Tlingit-Haida Regional Housing Authority has received one of 57 grants awarded by the U.S. Department of Housing and Urban Development as ammunition in the war against illegal drugs.
The $309,053 grant was part of $22 million handed out to Native American and Alaska Native communities.
"This is a competitive grant," said Tlingit-Haida spokeswoman Barbra Holian. "HUD has been giving them out since 1994 as part of a Drug Elimination Program that began in 1988. They are to be used to prevent drug use and crime and contain at-risk behavior by young people who live in Indian housing that is funded by HUD programs."
HUD specifies the grants can be used for things such as extra policing of housing, better lighting or metal doors.
"We're already doing all those things," Holian said, "so we plan to put the money into self-esteem building, life-skills training and job skills training ..."
Tlingit-Haida Housing Authority currently serves 778 children. "We expect to reach 550 youth and 170 adults with training," Holian said Tuesday.
The authority serves Juneau, Angoon, Haines, Klukwan, Craig, Klawock, Kake, Kasaan, Petersburg, Skagway, Wrangell and Yakutat. The three components of drug-use prevention Tlingit-Haida plans to fund, with their estimated costs, are:
Youth leadership training, $141,000.
Introducing the Helping Kids Succeed, Alaska Style program, $43,000.
Continued operation of the Boys & Girls Club of Juneau, $126,000.
Annette Ulmer, administrator of the grant, said Native youths in rural communities face roadblocks as they reach for the American dream. They have a shortage of positive local role models, although criminal models may be present. They lack transportation to training given elsewhere. They may be labeled as underachievers by teachers or peers. They often have low self-esteem or a negative self-image so they "don't see themselves as college material or leaders."
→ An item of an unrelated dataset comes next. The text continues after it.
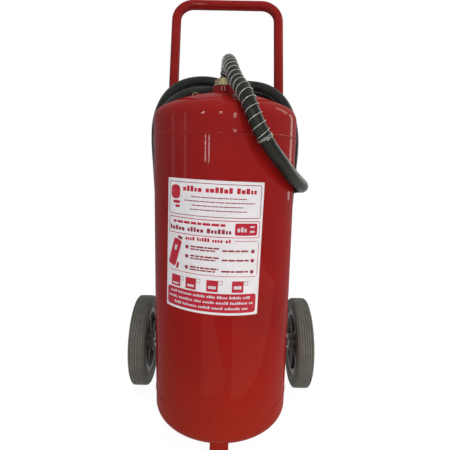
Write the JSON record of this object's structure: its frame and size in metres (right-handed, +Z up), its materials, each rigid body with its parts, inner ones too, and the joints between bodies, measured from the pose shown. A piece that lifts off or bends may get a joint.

The grant will fund these programs for two years, Holian said.
"All of the things we hope to do with this money are aimed at giving Native kids in Southeast Alaska more opportunity, more access to training," Holian said. For example, through a program called the UNITY Network, youth councils help kids take pride in themselves, enhance their public speaking skills, design their own programs and activities for their communities, learn to accept responsibility and make a difference.
"We want to let (youth) know their community cares about them and allow them to see a Native person who has made it. We will provide them with an opportunity to see where they fit in the larger scheme of things and empowering them to find the path from here to there," she said.
Holian noted the Boys & Girls Club opened earlier this year was made possible by a 1998 HUD drug elimination grant of $181,000; the new grant will help fund it for another year. The club is open to all Juneau youths.